- **Task details**:
Write the listing out again, all of it, word for word.
══ Supplied information
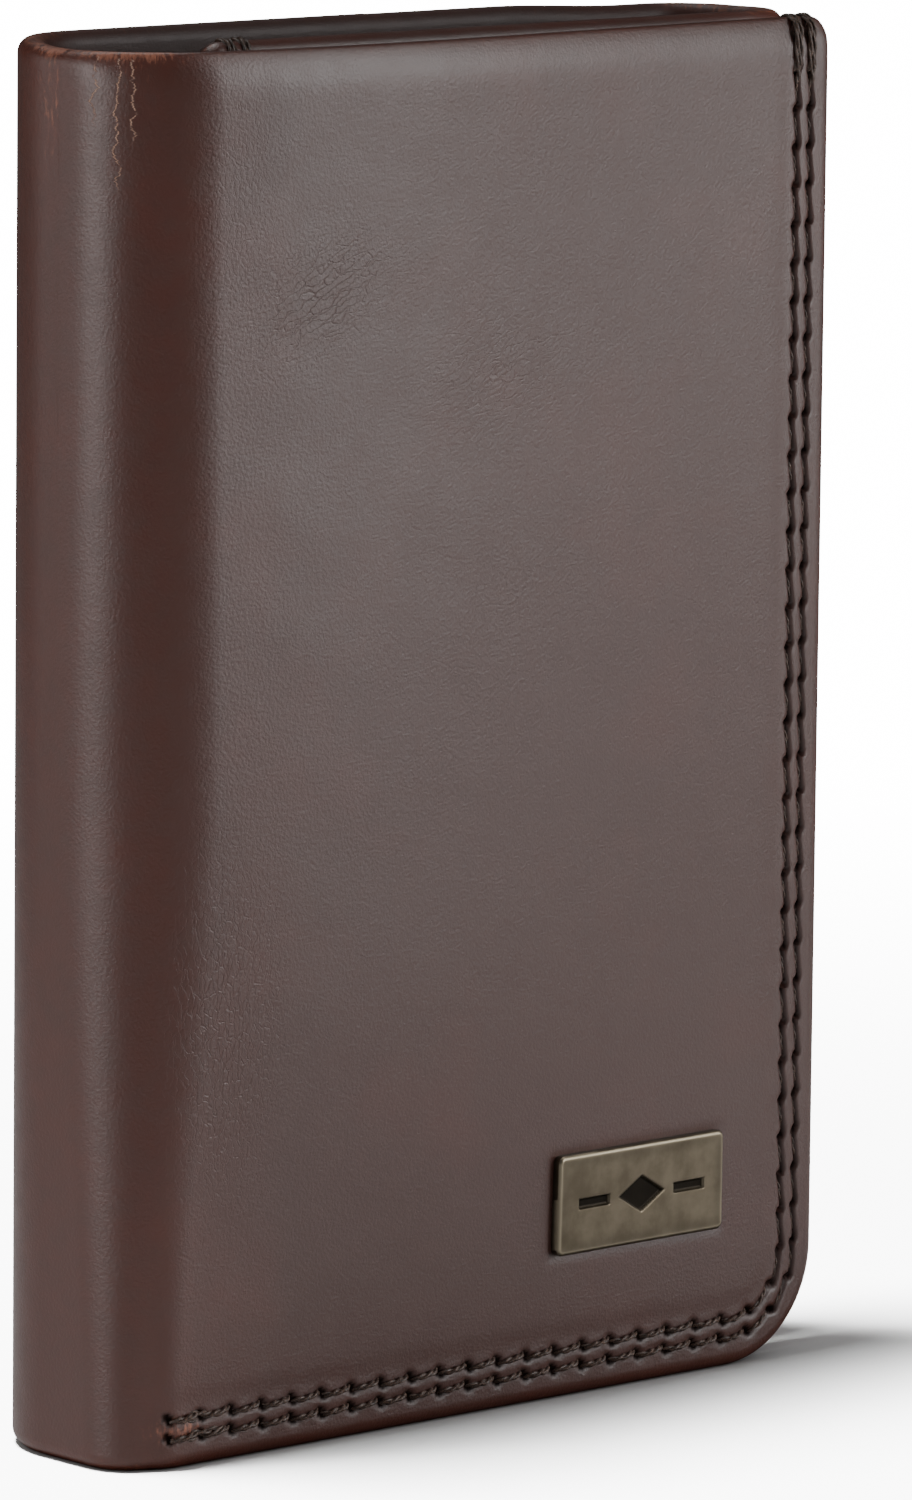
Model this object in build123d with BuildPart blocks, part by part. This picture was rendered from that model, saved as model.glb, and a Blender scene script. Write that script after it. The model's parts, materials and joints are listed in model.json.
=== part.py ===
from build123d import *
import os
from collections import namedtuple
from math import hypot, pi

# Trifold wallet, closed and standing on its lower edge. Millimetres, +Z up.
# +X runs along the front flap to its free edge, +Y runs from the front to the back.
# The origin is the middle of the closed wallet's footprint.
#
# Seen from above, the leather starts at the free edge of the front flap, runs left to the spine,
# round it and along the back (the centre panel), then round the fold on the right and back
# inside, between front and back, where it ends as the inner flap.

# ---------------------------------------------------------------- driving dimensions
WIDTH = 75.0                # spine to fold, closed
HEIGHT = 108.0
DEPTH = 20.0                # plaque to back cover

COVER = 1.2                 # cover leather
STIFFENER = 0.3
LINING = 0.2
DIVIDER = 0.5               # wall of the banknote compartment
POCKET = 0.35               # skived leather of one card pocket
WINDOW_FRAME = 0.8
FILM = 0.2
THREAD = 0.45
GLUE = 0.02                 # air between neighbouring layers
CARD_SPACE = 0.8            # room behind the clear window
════
- **Correct response**:
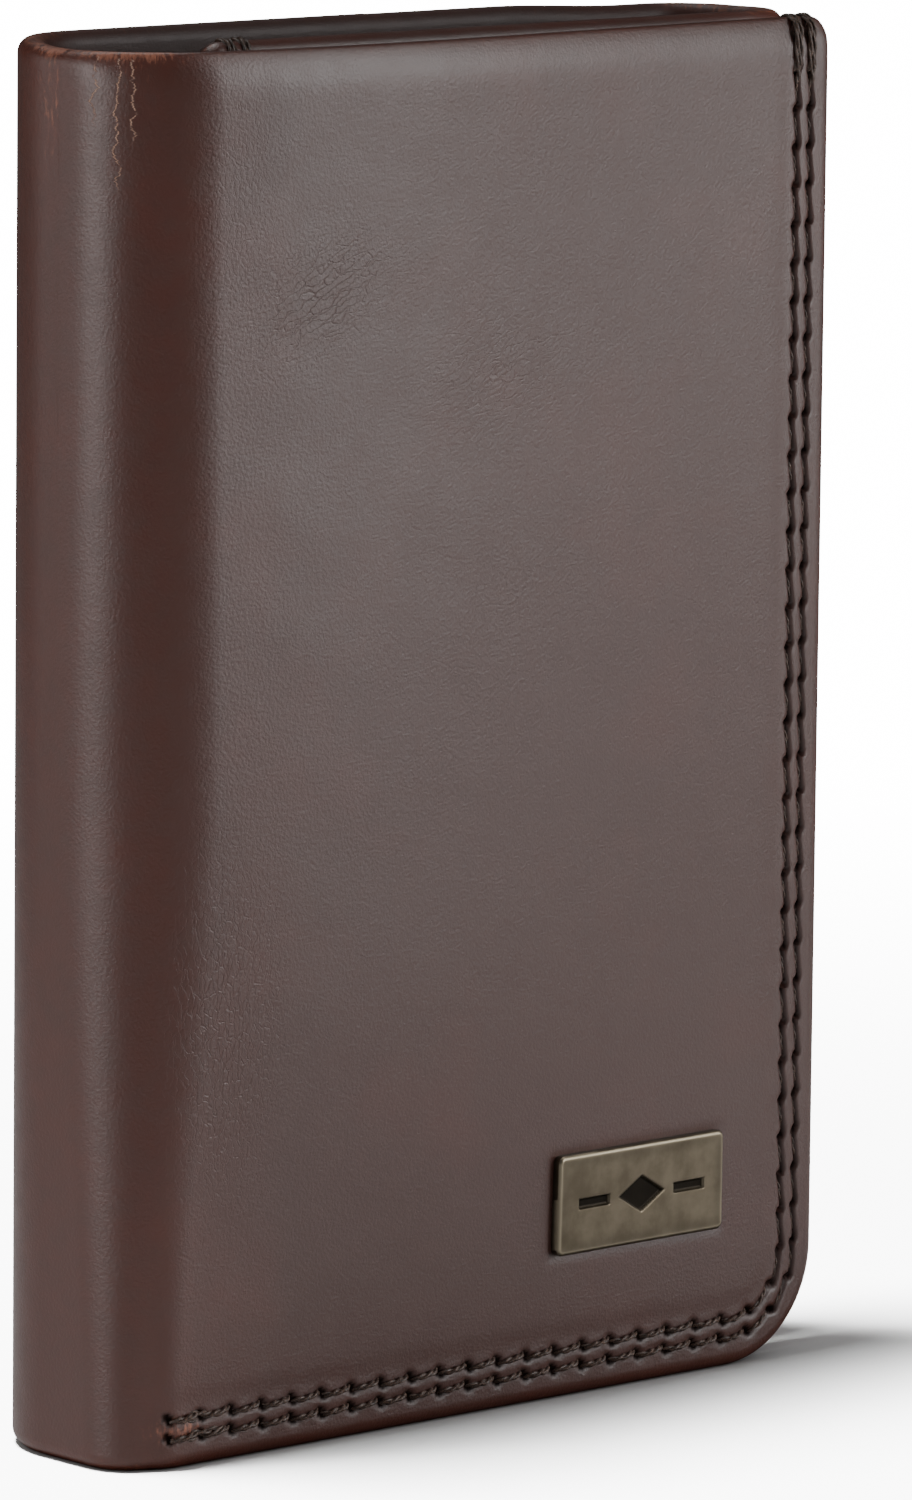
Model this object in build123d with BuildPart blocks, part by part. This picture was rendered from that model, saved as model.glb, and a Blender scene script. Write that script after it. The model's parts, materials and joints are listed in model.json.
=== part.py ===
from build123d import *
import os
from collections import namedtuple
from math import hypot, pi

# Trifold wallet, closed and standing on its lower edge. Millimetres, +Z up.
# +X runs along the front flap to its free edge, +Y runs from the front to the back.
# The origin is the middle of the closed wallet's footprint.
#
# Seen from above, the leather starts at the free edge of the front flap, runs left to the spine,
# round it and along the back (the centre panel), then round the fold on the right and back
# inside, between front and back, where it ends as the inner flap.

# ---------------------------------------------------------------- driving dimensions
WIDTH = 75.0                # spine to fold, closed
HEIGHT = 108.0
DEPTH = 20.0                # plaque to back cover

COVER = 1.2                 # cover leather
STIFFENER = 0.3
LINING = 0.2
DIVIDER = 0.5               # wall of the banknote compartment
POCKET = 0.35               # skived leather of one card pocket
WINDOW_FRAME = 0.8
FILM = 0.2
THREAD = 0.45
GLUE = 0.02                 # air between neighbouring layers
CARD_SPACE = 0.8            # room behind the clear window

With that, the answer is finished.